• Task objective: Each line from the one containing "clear_scene()" through the one containing "zip(*points))), Vector(map(max, zip(*points)))" must be echoed exactly, endpoints included, and every other line omitted.

• Data provided:
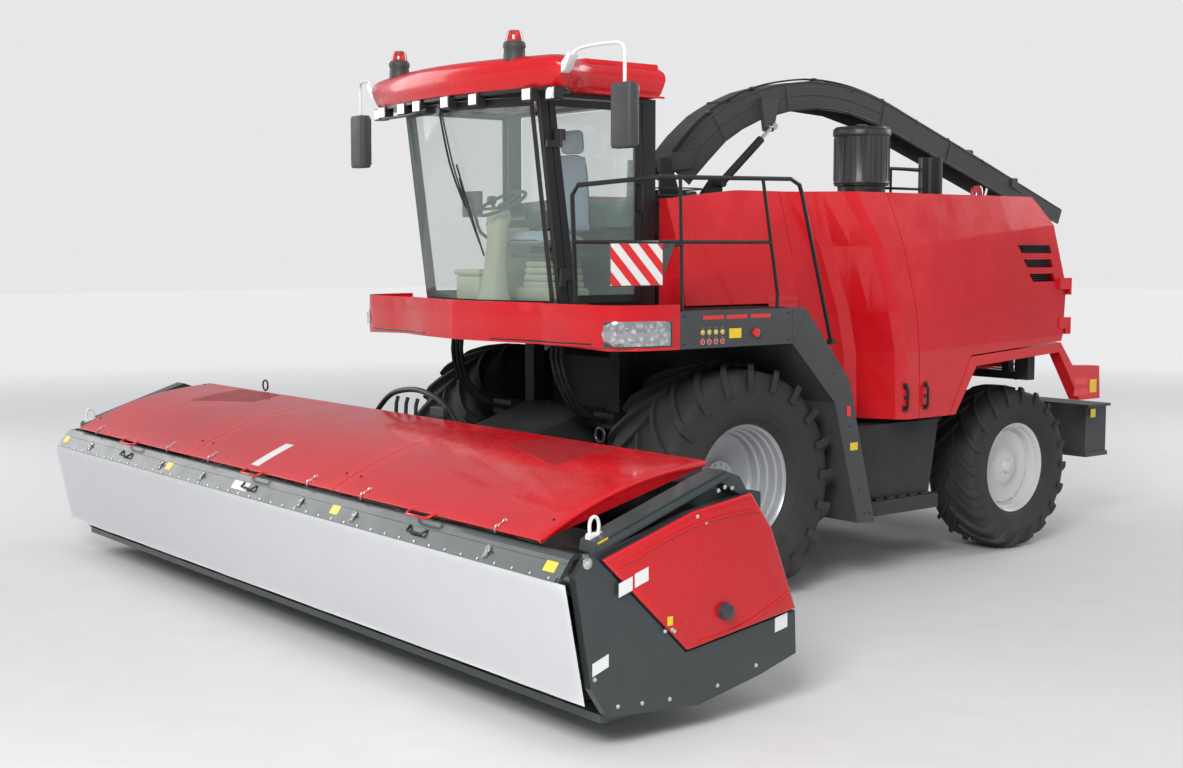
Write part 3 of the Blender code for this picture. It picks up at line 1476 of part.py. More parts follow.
def make_spout_ram():
    base = Vector((RAM_X, *RAM_BASE))
    eye = Vector((RAM_X, *RAM_EYE))
    heading = (eye - base).normalized()
    angle = math.atan2(heading.z, heading.y)
    reach = (eye - base).length
    bore = 0.0165
    aim = Matrix.Translation(base) @ Matrix.Rotation(angle, 4, "X")
    section = [(0.04, 0), (0.04, 0.035), (0.60, 0.035), (0.60, bore), (0.12, bore), (0.12, 0)]
    barrel = turned(section, (0, 0, 0), 1, 14)
    bmesh.ops.transform(barrel, verts=barrel.verts, matrix=aim)
    side = Vector((1, 0, 0))
    hub = rod(base - side * 0.0345, base + side * 0.034, 0.035, 12)
    neck = rod(base, base + heading * 0.08, 0.025, 10)
    place("spout_barrel", union([barrel, hub, neck]), "black_steel", base)
    stem = turned([(0.14, 0), (0.14, bore - PIN_GAP), (reach, bore - PIN_GAP), (reach, 0)], (0, 0, 0), 1, 14)
    bmesh.ops.transform(stem, verts=stem.verts, matrix=aim)
    end = rod(eye - side * 0.0345, eye + side * 0.034, 0.030, 12)
    place("spout_rod", union([stem, end]), "chrome_rod", eye)


def make_hoses():
    """Hydraulic hoses under the cab, between two manifolds of the chassis."""
    under = 2.08 - GAP
    bar = box(-0.80, 0.80, -1.06, -0.98, under - 0.06, under)
    pieces = [bar]
    for _, side in SIDES:
        for i in range(3):
            x = 0.61 + 0.06 * i
            route = [
                (x, -1.02, under - 0.03),
                (x, -1.05, under - 0.22),
                (x + 0.02, -0.98, 1.62),
                (x - 0.01, -0.80, 1.42),
                (x - 0.02, -0.56, 1.36),
            ]
            pieces.append(on_side(side, tube(smooth_path(route, 2), 0.018, 5)))
        block = box(0.55, 0.80, -0.60, -0.50, 1.30, 1.42)
        arm = box(0.6203, 0.70, -0.56, -0.30, 1.31, 1.41)
        pieces += [on_side(side, block), on_side(side, arm)]
    place("hose_bundle", union(pieces), "hose_rubber")


clear_scene()
make_materials()
machine = bpy.data.objects.new("machine", None)
machine.location = (0, -ORIGIN_Y, 0)
bpy.context.scene.collection.objects.link(machine)
make_wheels()
make_front_axle()
make_rear_axle()
make_knuckles()
make_chassis()
make_crop_processor()
make_engine()
make_counterweight()
make_body_sides()
make_rear_fenders()
make_body_frame()
make_rear_panel()
make_deck_items()
make_bumper()
make_platforms()
make_handrails()
make_cab()
make_windscreen()
make_cab_door()
make_cab_roof()
make_cab_interior()
make_mirrors()
make_header()
make_hoods()
make_guard()
make_auger()
make_feeder()
make_lift_rams()
make_spout()
make_spout_ram()
make_hoses()
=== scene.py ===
"""Studio view of a forage harvester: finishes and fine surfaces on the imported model.

Points are written in the machine frame, whose origin is on the ground under the front
axle: +X is the machine's left, -Y the driving direction, +Z up, in metres.
"""

import json
import math

import bmesh
import bpy
from mathutils import Matrix, Vector


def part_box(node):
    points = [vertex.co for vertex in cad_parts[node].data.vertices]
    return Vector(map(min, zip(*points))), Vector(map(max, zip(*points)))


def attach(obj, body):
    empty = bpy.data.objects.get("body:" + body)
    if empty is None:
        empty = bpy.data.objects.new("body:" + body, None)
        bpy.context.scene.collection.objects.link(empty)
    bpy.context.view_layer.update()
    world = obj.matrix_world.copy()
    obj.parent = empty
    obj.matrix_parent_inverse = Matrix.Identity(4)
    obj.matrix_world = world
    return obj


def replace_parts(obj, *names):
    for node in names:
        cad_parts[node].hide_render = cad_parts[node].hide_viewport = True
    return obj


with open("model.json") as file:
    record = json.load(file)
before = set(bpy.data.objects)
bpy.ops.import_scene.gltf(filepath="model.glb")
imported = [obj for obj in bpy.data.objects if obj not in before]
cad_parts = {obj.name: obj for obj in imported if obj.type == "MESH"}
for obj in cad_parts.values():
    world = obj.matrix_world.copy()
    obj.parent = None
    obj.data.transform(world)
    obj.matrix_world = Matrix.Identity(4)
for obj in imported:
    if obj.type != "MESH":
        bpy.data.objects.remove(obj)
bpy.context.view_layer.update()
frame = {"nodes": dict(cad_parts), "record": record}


def middle(node):
    low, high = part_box(node)
    return (low + high) / 2


AXLE = middle("front_left_tyre")
SHIFT = Vector((0, AXLE.y, 0))
REAR_AXLE_Y = middle("rear_left_tyre").y - AXLE.y
SIDES = (("left", 1), ("right", -1))
SKIN = 0.0012  # how far a thin label or stripe stands off its panel


# ---------------------------------------------------------------- materials
def new_material(name):
    material = bpy.data.materials.new(name)
    material.use_nodes = True
    tree = material.node_tree
    return material, tree, tree.nodes["Principled BSDF"]


def add(tree, kind, **settings):
    node = tree.nodes.new(kind)
    for key, value in settings.items():
        setattr(node, key, value)
    return node


def noise(tree, scale, detail=4.0, stretch=None):
    place = add(tree, "ShaderNodeTexCoord")
    source = place.outputs["Object"]
    if stretch:
        mapping = add(tree, "ShaderNodeMapping")
        mapping.inputs["Scale"].default_value = stretch
        tree.links.new(source, mapping.inputs["Vector"])
        source = mapping.outputs["Vector"]
    node = add(tree, "ShaderNodeTexNoise")
    node.inputs["Scale"].default_value = scale
    node.inputs["Detail"].default_value = detail
    tree.links.new(source, node.inputs["Vector"])
    return node.outputs["Fac"]


def ramp(tree, source, low, high, start=0.3, end=0.7):
    node = add(tree, "ShaderNodeMapRange")
    for key, value in (("From Min", start), ("From Max", end), ("To Min", low), ("To Max", high)):
        node.inputs[key].default_value = value
    tree.links.new(source, node.inputs["Value"])
    return node.outputs["Result"]


def sums(tree, operation, first, second):
    node = add(tree, "ShaderNodeMath", operation=operation)
    node.use_clamp = operation == "ADD"
    for socket, value in zip(node.inputs, (first, second)):
        if isinstance(value, (int, float)):
            socket.default_value = value
        else:
            tree.links.new(value, socket)
    return node.outputs["Value"]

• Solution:
clear_scene()
make_materials()
machine = bpy.data.objects.new("machine", None)
machine.location = (0, -ORIGIN_Y, 0)
bpy.context.scene.collection.objects.link(machine)
make_wheels()
make_front_axle()
make_rear_axle()
make_knuckles()
make_chassis()
make_crop_processor()
make_engine()
make_counterweight()
make_body_sides()
make_rear_fenders()
make_body_frame()
make_rear_panel()
make_deck_items()
make_bumper()
make_platforms()
make_handrails()
make_cab()
make_windscreen()
make_cab_door()
make_cab_roof()
make_cab_interior()
make_mirrors()
make_header()
make_hoods()
make_guard()
make_auger()
make_feeder()
make_lift_rams()
make_spout()
make_spout_ram()
make_hoses()
=== scene.py ===
"""Studio view of a forage harvester: finishes and fine surfaces on the imported model.

Points are written in the machine frame, whose origin is on the ground under the front
axle: +X is the machine's left, -Y the driving direction, +Z up, in metres.
"""

import json
import math

import bmesh
import bpy
from mathutils import Matrix, Vector


def part_box(node):
    points = [vertex.co for vertex in cad_parts[node].data.vertices]
    return Vector(map(min, zip(*points))), Vector(map(max, zip(*points)))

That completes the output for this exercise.